— start —

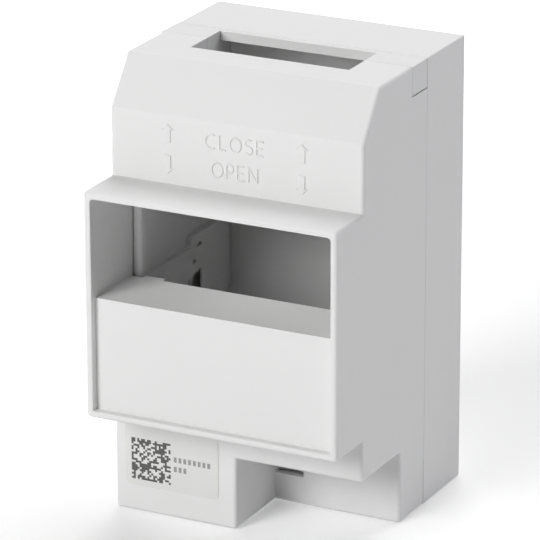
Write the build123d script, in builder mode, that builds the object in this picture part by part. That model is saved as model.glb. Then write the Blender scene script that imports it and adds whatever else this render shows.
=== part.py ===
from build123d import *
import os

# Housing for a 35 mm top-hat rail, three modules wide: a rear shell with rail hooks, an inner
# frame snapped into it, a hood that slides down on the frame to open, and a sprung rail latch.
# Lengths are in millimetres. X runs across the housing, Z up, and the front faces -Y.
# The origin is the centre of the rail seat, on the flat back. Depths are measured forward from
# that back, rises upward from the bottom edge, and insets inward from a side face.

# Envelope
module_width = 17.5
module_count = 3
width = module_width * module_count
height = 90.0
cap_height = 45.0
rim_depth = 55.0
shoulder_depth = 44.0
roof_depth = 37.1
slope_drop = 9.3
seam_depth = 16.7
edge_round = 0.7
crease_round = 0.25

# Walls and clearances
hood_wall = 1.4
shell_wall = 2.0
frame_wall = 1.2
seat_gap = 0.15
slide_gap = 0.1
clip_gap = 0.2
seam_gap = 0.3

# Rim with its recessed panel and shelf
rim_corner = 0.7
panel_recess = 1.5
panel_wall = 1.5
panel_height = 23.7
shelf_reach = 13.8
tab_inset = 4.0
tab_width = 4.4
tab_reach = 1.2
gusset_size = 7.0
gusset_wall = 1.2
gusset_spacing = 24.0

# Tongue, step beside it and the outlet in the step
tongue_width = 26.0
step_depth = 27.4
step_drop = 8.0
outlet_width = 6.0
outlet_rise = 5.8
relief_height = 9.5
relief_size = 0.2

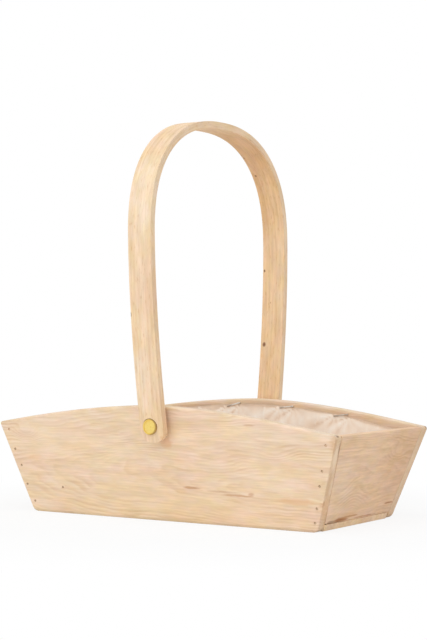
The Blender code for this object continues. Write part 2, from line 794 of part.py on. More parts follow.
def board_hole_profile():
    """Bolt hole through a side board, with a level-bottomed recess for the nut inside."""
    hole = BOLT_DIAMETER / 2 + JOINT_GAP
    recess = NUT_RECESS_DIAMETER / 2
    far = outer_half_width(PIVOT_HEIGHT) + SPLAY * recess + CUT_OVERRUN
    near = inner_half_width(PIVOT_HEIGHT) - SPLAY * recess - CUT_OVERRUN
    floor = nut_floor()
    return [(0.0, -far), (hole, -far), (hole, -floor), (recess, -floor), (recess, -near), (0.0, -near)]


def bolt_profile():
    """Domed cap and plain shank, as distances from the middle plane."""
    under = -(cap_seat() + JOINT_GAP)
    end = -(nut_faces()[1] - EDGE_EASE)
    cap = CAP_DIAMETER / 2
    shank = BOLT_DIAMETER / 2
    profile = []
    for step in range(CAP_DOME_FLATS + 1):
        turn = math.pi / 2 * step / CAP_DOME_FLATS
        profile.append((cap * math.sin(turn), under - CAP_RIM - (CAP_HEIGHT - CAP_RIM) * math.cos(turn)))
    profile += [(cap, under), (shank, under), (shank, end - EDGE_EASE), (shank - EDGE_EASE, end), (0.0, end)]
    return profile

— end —

◆ Aim: Every entry above needs to be quoted exactly.

◆ Exercise solution:
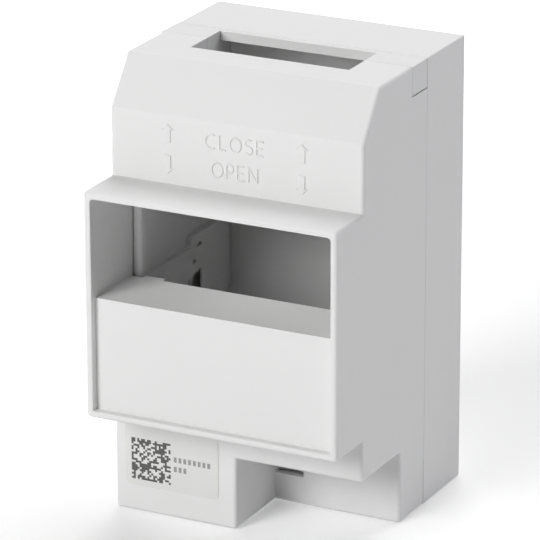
Write the build123d script, in builder mode, that builds the object in this picture part by part. That model is saved as model.glb. Then write the Blender scene script that imports it and adds whatever else this render shows.
=== part.py ===
from build123d import *
import os

# Housing for a 35 mm top-hat rail, three modules wide: a rear shell with rail hooks, an inner
# frame snapped into it, a hood that slides down on the frame to open, and a sprung rail latch.
# Lengths are in millimetres. X runs across the housing, Z up, and the front faces -Y.
# The origin is the centre of the rail seat, on the flat back. Depths are measured forward from
# that back, rises upward from the bottom edge, and insets inward from a side face.

# Envelope
module_width = 17.5
module_count = 3
width = module_width * module_count
height = 90.0
cap_height = 45.0
rim_depth = 55.0
shoulder_depth = 44.0
roof_depth = 37.1
slope_drop = 9.3
seam_depth = 16.7
edge_round = 0.7
crease_round = 0.25

# Walls and clearances
hood_wall = 1.4
shell_wall = 2.0
frame_wall = 1.2
seat_gap = 0.15
slide_gap = 0.1
clip_gap = 0.2
seam_gap = 0.3

# Rim with its recessed panel and shelf
rim_corner = 0.7
panel_recess = 1.5
panel_wall = 1.5
panel_height = 23.7
shelf_reach = 13.8
tab_inset = 4.0
tab_width = 4.4
tab_reach = 1.2
gusset_size = 7.0
gusset_wall = 1.2
gusset_spacing = 24.0

# Tongue, step beside it and the outlet in the step
tongue_width = 26.0
step_depth = 27.4
step_drop = 8.0
outlet_width = 6.0
outlet_rise = 5.8
relief_height = 9.5
relief_size = 0.2

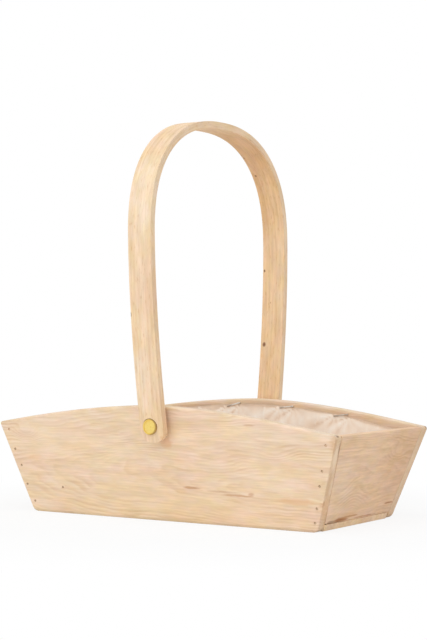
The Blender code for this object continues. Write part 2, from line 794 of part.py on. More parts follow.
def board_hole_profile():
    """Bolt hole through a side board, with a level-bottomed recess for the nut inside."""
    hole = BOLT_DIAMETER / 2 + JOINT_GAP
    recess = NUT_RECESS_DIAMETER / 2
    far = outer_half_width(PIVOT_HEIGHT) + SPLAY * recess + CUT_OVERRUN
    near = inner_half_width(PIVOT_HEIGHT) - SPLAY * recess - CUT_OVERRUN
    floor = nut_floor()
    return [(0.0, -far), (hole, -far), (hole, -floor), (recess, -floor), (recess, -near), (0.0, -near)]


def bolt_profile():
    """Domed cap and plain shank, as distances from the middle plane."""
    under = -(cap_seat() + JOINT_GAP)
    end = -(nut_faces()[1] - EDGE_EASE)
    cap = CAP_DIAMETER / 2
    shank = BOLT_DIAMETER / 2
    profile = []
    for step in range(CAP_DOME_FLATS + 1):
        turn = math.pi / 2 * step / CAP_DOME_FLATS
        profile.append((cap * math.sin(turn), under - CAP_RIM - (CAP_HEIGHT - CAP_RIM) * math.cos(turn)))
    profile += [(cap, under), (shank, under), (shank, end - EDGE_EASE), (shank - EDGE_EASE, end), (0.0, end)]
    return profile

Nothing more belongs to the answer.